The Softer Side of General Sherman: A Story of Enduring Fondness for Bartow County’s Cecelia Stovall Shelman

Photo depicting Cecelia Shelman taken inside Stilesboro Academy, courtesy of Mireille Saskia Wilson

Photo taken inside Stilesboro Academy depicting Cecelia Stovall Shelman, courtesy of Mireille Saskia Wilson

 

West Point Cadet William T. Sherman’s friend from Augusta, Georgia had a beautiful sister that visited the Military Academy in 1836. Sherman was smitten, fell in love and proposed marriage to the dark-eyed Southern belle.

That belle, Miss Cecelia Stovall, wasn’t smitten in return. She replied to young Sherman: “Your eyes are so cold and cruel. I pity the man who ever becomes your foe. Ah, how you would crush an enemy”. Sherman prophetically replied, “Even though you were my enemy, my dear, I would ever love and protect you”.

Cecelia later married Charles Shelman of Cass, now Bartow County, Georgia, and they built a beautiful Greek revival home on their plantation along the Etowah River.

In 1864, General Sherman crossed the Etowah River and saw a beautiful Greek revival white house on a hill, about to fall victim to his troops. At the gate stood an old Black man who had stayed behind when the Shelman family fled. As Sherman rode by, he overhead the distraught old man mumbling about how glad he was Miss Cecelia wasn’t there to see what was happening. 1476337_10152115892490348_1105894610_n

Sherman stopped and asked, “Miss Cecelia? Not Miss Cecelia Stovall of Augusta?” Assured by the trembling old man that it was the same “Miss Cecelia,” Sherman then learned the route her life had taken since their youth. He ordered that everything taken from the house be replaced and ordered Union guards to protect the house.
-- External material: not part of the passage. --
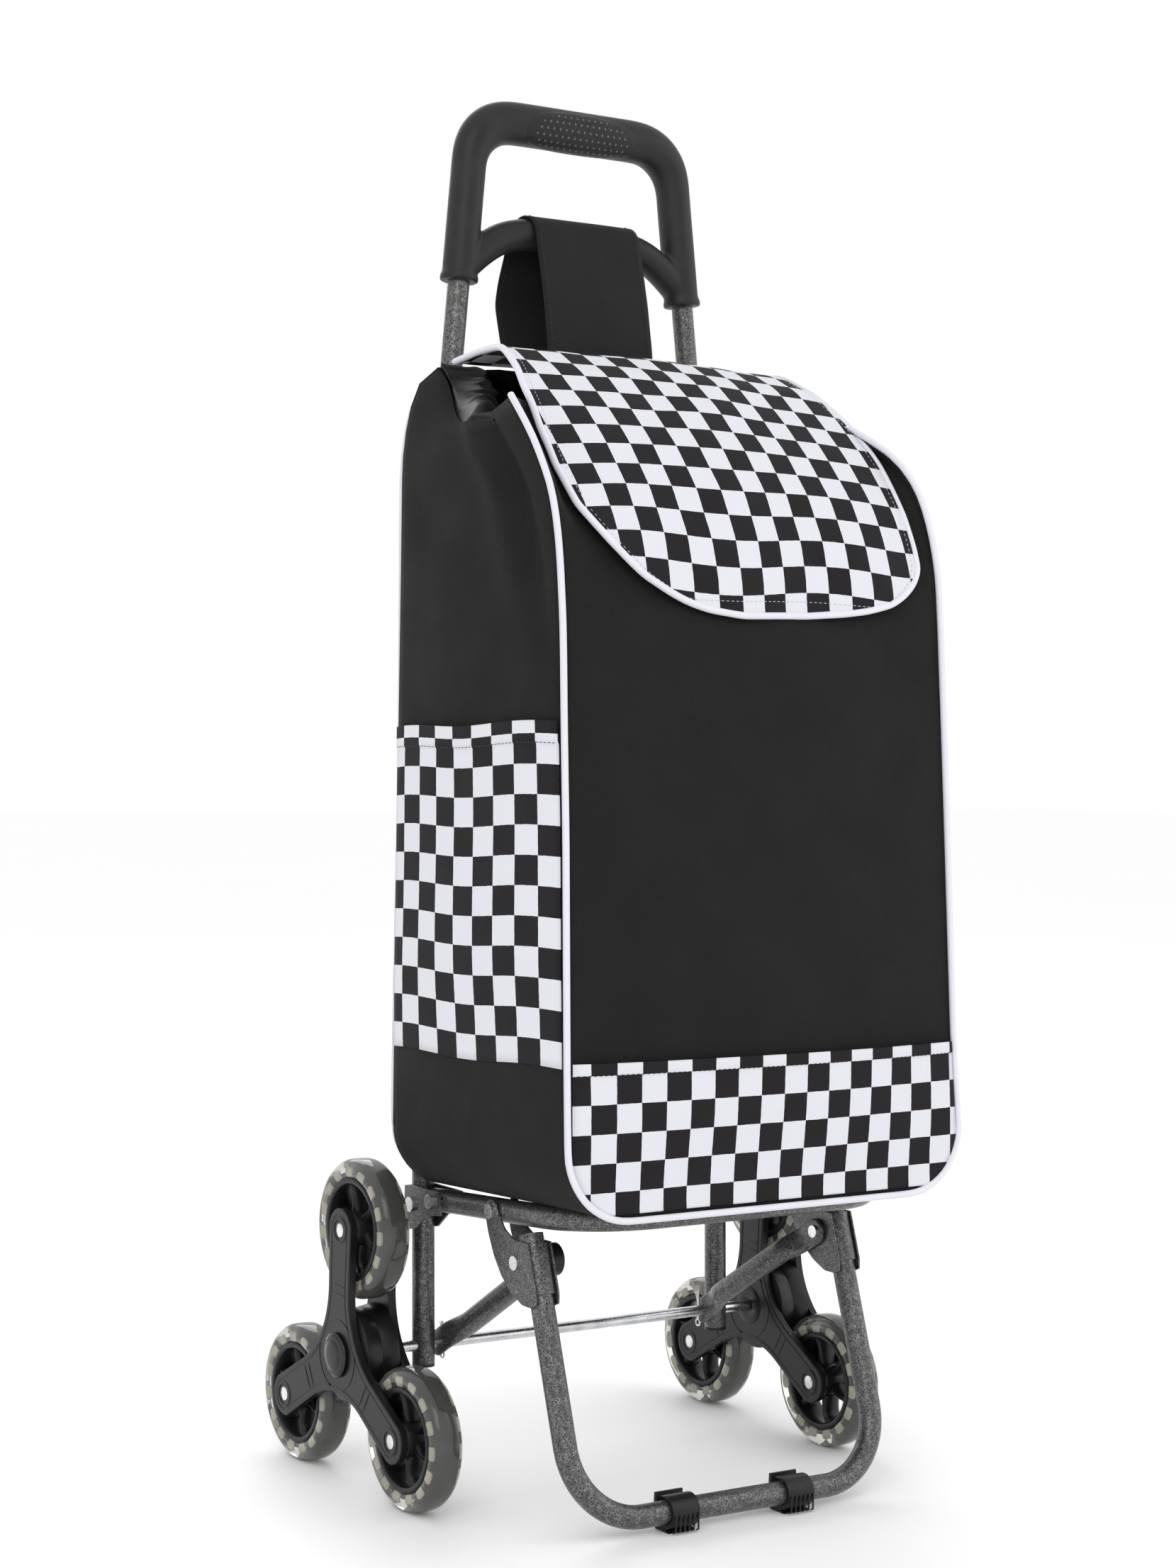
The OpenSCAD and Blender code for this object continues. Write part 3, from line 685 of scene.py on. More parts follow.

The General told the old man: “Say to your mistress for me that she might have remained in her home in safety; that she and her property would have been protected. Hand her this when you see her”.

He handed the old man a note for “Miss Cecelia” which said:

You once said that I would crush an enemy and you pitied my foe. Do you recall my reply? Although many years have passed, my answer is the same. ‘I would ever shield and protect you’. That I have done. Forgive all else. I am only a soldier.”

William T. Sherman

Miss Cecelia’s home on the Etowah burned to the ground on New Year’s Day 1911. The note survived.